- **EXTRACTED ENTRIES**:
——

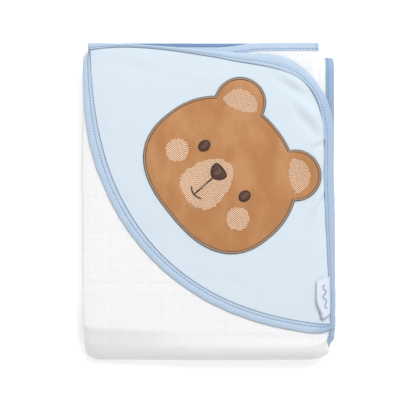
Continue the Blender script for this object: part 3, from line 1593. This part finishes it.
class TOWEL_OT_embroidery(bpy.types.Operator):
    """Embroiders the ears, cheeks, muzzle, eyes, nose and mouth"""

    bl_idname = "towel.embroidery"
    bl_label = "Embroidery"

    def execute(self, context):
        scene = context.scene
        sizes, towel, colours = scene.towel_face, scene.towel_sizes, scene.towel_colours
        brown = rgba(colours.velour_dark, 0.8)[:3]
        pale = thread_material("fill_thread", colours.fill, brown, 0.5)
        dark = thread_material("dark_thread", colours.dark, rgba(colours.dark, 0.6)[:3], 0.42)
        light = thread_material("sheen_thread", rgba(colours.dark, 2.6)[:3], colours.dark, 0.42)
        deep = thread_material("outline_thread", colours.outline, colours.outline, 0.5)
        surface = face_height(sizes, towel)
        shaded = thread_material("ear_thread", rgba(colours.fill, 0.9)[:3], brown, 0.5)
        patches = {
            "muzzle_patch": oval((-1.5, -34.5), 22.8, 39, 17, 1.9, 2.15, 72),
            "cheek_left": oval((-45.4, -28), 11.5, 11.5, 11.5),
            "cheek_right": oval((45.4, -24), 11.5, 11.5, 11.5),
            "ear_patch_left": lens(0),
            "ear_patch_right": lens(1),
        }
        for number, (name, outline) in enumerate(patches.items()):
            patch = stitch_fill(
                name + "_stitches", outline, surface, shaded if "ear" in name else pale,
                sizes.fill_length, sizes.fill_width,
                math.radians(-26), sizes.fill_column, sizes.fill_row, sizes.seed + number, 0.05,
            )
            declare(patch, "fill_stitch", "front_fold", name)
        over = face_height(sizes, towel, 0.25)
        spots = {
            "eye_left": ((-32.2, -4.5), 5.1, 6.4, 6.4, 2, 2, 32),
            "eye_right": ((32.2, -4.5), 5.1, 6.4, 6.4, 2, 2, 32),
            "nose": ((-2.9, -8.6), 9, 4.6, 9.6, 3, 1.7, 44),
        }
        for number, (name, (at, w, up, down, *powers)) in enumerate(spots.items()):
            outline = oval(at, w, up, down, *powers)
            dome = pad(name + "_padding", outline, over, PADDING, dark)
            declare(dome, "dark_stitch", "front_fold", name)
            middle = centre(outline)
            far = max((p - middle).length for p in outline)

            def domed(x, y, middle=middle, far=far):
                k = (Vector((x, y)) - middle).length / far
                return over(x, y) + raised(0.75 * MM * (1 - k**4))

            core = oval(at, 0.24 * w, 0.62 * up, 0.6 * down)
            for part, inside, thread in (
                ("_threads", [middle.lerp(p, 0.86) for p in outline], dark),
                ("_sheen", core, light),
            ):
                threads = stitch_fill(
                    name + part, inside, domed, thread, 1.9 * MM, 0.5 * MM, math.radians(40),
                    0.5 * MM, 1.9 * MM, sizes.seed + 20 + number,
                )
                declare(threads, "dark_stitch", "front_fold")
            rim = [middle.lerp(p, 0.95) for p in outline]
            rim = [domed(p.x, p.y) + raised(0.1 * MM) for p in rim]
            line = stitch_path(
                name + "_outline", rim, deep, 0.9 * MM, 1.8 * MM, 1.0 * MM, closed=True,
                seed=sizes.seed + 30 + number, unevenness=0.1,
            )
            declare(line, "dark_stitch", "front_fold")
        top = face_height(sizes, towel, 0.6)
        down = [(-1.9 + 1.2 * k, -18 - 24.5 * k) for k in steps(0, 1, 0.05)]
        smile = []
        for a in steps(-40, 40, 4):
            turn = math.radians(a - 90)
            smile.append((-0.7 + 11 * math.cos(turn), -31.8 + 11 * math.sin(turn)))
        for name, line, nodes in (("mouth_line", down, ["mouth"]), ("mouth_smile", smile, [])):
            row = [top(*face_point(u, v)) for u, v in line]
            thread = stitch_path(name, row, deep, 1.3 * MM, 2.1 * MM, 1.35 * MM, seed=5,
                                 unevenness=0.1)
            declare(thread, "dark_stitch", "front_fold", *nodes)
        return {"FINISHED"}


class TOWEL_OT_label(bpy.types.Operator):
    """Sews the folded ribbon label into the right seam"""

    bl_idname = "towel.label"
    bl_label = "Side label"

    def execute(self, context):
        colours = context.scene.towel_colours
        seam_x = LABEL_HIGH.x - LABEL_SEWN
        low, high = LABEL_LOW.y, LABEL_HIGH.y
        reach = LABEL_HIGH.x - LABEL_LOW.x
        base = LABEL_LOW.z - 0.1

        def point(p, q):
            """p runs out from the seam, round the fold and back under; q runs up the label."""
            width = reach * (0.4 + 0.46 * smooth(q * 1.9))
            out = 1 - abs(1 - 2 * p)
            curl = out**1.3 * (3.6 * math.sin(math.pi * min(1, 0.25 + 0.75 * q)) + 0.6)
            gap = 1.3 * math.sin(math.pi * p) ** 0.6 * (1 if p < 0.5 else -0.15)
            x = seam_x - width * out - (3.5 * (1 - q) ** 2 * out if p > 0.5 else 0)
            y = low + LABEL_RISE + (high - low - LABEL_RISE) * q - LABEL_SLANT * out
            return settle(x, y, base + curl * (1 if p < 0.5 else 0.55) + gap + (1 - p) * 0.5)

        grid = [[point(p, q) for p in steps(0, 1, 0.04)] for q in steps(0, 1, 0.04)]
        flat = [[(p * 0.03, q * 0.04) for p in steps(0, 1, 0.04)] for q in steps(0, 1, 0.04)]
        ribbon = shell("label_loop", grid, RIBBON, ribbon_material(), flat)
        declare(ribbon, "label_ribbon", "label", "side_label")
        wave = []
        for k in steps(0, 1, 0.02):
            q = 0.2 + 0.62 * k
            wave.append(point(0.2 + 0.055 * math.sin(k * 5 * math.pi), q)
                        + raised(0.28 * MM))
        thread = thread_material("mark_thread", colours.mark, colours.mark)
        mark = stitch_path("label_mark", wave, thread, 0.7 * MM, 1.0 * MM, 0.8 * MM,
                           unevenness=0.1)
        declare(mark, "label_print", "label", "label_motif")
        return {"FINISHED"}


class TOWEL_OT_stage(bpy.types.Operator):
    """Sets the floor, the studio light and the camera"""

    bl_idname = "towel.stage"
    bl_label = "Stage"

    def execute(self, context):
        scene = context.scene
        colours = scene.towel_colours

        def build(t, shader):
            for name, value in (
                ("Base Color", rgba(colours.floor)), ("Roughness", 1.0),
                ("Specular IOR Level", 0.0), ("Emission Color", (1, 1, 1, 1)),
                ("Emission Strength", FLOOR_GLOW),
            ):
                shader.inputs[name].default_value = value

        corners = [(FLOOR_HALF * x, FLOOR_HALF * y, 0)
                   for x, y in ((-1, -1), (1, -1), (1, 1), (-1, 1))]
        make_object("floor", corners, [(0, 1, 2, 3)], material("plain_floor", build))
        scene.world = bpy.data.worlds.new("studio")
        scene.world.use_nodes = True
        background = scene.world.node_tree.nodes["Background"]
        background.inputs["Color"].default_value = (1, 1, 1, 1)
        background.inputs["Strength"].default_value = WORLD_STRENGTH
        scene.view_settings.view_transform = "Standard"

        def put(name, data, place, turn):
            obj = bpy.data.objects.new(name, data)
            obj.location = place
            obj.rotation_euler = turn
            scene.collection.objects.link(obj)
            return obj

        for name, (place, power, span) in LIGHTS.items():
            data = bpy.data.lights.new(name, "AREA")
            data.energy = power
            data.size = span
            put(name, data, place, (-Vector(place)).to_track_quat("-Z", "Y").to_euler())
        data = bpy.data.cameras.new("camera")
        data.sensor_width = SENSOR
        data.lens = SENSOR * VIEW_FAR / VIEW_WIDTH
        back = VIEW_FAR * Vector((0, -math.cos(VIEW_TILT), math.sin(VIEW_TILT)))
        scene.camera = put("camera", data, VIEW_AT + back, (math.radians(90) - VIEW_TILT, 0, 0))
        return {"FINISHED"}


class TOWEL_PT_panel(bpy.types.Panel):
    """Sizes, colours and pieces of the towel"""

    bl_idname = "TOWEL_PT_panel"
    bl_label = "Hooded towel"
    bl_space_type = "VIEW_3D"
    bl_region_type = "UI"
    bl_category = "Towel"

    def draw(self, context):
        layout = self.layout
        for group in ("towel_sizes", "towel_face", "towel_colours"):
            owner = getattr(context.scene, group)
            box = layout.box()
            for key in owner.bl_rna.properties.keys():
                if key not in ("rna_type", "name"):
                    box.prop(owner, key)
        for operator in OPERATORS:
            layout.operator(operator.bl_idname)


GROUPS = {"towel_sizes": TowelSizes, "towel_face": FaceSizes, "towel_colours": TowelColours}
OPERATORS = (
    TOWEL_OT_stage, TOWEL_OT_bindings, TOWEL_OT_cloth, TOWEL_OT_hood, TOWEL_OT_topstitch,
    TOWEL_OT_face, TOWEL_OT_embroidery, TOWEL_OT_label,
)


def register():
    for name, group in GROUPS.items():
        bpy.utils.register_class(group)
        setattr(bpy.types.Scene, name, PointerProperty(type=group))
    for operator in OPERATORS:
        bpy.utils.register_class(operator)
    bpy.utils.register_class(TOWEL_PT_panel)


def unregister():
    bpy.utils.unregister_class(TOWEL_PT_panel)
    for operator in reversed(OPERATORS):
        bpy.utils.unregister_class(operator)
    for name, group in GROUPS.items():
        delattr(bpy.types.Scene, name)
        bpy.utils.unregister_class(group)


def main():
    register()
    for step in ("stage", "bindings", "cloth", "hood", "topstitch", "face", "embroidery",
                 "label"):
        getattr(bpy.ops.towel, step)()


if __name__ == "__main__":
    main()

——

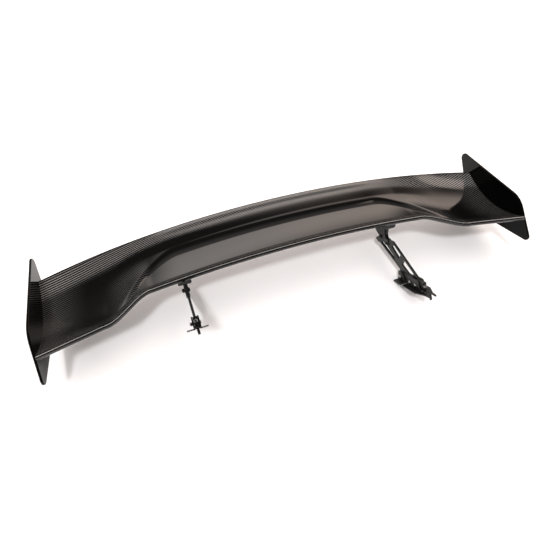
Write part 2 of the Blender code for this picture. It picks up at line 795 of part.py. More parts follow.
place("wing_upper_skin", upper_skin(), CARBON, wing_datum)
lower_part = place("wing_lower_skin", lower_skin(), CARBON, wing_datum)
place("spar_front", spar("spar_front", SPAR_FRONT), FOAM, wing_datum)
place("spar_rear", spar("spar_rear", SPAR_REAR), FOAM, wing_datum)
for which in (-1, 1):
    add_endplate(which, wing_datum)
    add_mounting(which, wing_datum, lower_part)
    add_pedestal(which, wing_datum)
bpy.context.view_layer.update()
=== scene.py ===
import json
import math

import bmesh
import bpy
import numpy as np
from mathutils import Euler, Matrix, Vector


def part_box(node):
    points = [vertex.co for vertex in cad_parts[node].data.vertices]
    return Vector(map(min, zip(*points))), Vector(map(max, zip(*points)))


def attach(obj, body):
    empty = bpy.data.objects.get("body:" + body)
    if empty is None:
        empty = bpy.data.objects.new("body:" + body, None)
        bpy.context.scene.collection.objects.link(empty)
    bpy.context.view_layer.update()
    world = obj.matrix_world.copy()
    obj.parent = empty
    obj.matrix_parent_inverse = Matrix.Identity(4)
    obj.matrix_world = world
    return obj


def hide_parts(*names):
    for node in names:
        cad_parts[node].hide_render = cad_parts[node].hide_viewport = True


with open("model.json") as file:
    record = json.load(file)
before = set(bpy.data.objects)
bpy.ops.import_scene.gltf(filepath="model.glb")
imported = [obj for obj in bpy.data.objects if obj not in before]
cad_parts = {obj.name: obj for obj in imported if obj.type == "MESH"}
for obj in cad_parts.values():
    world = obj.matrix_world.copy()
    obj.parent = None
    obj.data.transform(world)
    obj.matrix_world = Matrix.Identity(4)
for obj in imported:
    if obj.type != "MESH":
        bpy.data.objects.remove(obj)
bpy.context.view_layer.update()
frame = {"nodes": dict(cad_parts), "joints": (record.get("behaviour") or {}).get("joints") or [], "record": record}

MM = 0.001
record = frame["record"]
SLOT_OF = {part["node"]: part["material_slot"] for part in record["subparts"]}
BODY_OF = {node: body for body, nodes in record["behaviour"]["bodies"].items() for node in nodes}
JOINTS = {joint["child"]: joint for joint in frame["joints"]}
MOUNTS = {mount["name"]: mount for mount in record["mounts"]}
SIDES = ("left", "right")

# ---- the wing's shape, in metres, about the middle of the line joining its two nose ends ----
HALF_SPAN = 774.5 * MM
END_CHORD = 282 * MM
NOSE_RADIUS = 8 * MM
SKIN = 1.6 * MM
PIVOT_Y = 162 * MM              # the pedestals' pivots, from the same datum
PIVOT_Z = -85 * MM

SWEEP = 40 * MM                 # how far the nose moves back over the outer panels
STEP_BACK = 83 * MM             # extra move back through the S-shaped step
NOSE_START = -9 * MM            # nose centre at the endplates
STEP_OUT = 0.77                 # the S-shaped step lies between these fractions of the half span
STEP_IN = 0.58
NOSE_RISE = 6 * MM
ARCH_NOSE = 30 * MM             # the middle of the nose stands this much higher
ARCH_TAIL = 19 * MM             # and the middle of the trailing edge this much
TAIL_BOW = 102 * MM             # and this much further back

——

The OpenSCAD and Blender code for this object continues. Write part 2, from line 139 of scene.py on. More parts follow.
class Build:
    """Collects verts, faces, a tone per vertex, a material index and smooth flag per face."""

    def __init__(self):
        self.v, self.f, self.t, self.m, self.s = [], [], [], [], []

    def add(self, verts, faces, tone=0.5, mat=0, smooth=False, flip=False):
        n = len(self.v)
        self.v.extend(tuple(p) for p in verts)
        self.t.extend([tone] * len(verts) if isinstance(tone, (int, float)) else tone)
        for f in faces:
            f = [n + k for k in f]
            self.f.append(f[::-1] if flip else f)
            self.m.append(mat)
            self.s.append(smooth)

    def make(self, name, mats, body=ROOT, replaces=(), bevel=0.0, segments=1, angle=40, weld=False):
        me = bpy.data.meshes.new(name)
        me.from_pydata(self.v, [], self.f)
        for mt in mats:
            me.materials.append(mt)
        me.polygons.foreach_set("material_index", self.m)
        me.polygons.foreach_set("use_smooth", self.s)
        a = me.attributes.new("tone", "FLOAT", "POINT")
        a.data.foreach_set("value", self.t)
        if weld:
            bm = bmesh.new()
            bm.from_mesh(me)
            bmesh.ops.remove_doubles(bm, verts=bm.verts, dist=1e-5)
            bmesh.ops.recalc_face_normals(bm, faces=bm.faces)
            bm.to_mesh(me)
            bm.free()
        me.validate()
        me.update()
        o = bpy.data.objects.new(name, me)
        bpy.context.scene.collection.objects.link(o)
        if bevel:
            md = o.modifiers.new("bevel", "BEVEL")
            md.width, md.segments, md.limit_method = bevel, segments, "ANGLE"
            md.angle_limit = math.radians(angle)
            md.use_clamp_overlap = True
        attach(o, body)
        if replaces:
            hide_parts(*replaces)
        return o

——

- **STATED TASK**: Using the listing above, say how many of its lines contain the string "vertex", giving nothing but the figure.

- **EXPECTED ANSWER**: 2